地域マルシェやイベントを主催する際、飲食ブースや手作り雑貨の販売者にPL保険(生産物賠償責任保険)への加入を求めるケースが増えています。特に食品を提供する出店者が万が一、食中毒などのトラブルを起こした場合、主催者も責任を問われる可能性があるため、保険の活用は非常に重要です。
PL保険とは?イベント主催者が知っておくべき基本
PL保険(生産物賠償責任保険)とは、販売・提供した製品や飲食物が原因で発生した事故・損害に対して、賠償責任を補償する保険です。イベントで提供される食品や商品が対象となるため、キッチンカーや飲食出店者には特に必須です。
例えば、提供したサンドイッチで食中毒が起きた場合、PL保険に加入していれば損害賠償金・訴訟費用などを補償してくれます。
1日単位で加入できるPL保険はあるのか?
近年、イベントやマルシェ向けに1日・短期型のPL保険を取り扱う保険会社や代理店が登場しています。通常の年間契約に比べ、費用が抑えられ、趣味で出店する個人にとっても加入のハードルが下がっています。
代表的な例としては以下のようなものがあります。
- 三井住友海上「イベント出店者用短期保険」
- 東京海上日動の短期PLプラン(取り扱い代理店に要確認)
- オンラインで加入可能なイベント出店者保険サービス(例:イベント保険.com など)
これらは、ネット上で簡単に申し込み可能な場合も多く、主催者が出店者にリンクを共有することでスムーズに導入できます。
保険料の目安と補償内容
1日型のPL保険の保険料は、内容や補償金額にもよりますが、1日500円〜1,500円程度が一般的です。補償内容には以下が含まれることが多いです。
- 対人・対物賠償(例:来場者への食中毒、展示物落下による怪我)
- 訴訟費用や弁護士費用
- 主催者の求償に応じる補償
出店者自身の規模やリスクに応じて、補償額は500万円〜3,000万円の間で設定されることが多くなっています。
主催者としてのリスク管理と保険の促進
主催者側が「PL保険加入を義務化」もしくは「推奨」することで、出店者・来場者の安全対策を高めることが可能です。たとえば、申込書類に「保険加入証明書の写しを提出」と記載すれば、最低限の担保が確保できます。

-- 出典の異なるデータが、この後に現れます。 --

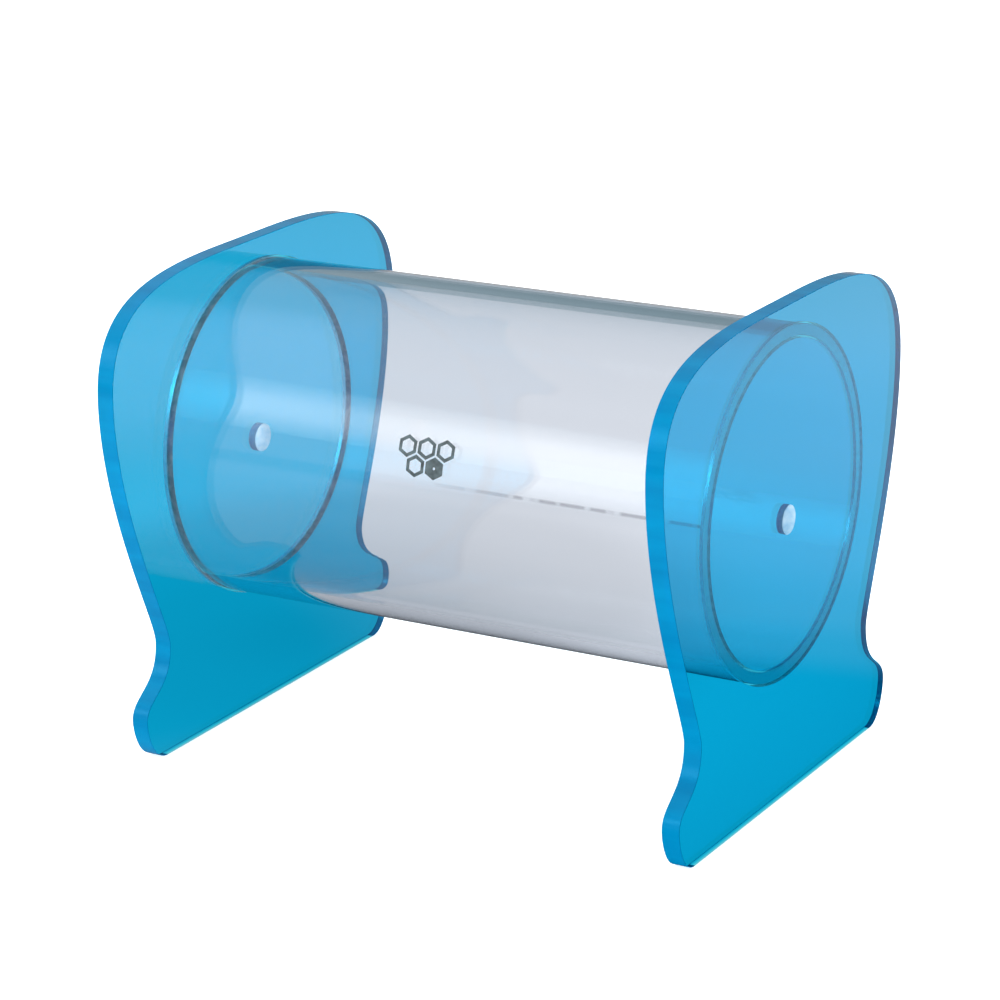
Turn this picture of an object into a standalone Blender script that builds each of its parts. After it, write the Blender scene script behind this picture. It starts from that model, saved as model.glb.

一部主催者では、団体契約としてイベント保険を一括でかけるケースもあり、その費用を出店料に含める運用も現実的です。これにより、出店者ごとの保険加入忘れを防げます。
PL保険未加入によるリスク事例
2021年に開催された地方マルシェで、ある個人出店者が提供した食品による腹痛が発生し、来場者2名が病院に搬送される事故が起こりました。当該出店者はPL保険に未加入だったため、最終的に主催者側が示談金と治療費を支払う結果になりました。
このような事態を防ぐためにも、短期型PL保険の活用は今やスタンダードとなりつつあります。
まとめ:出店者も主催者も安心できる環境づくりのために
マルシェやイベントの開催において、PL保険は「もしも」の備えとして非常に重要です。特に短期・1日単位で加入できる保険が普及したことで、誰でも気軽に備えることができる時代になりました。
主催者としては、保険加入を促すことでイベント全体の安全性と信頼性を高め、来場者に安心して楽しんでもらえる空間をつくることができます。出店者への案内資料や申込フォームには、必ずPL保険に関する記載を加えましょう。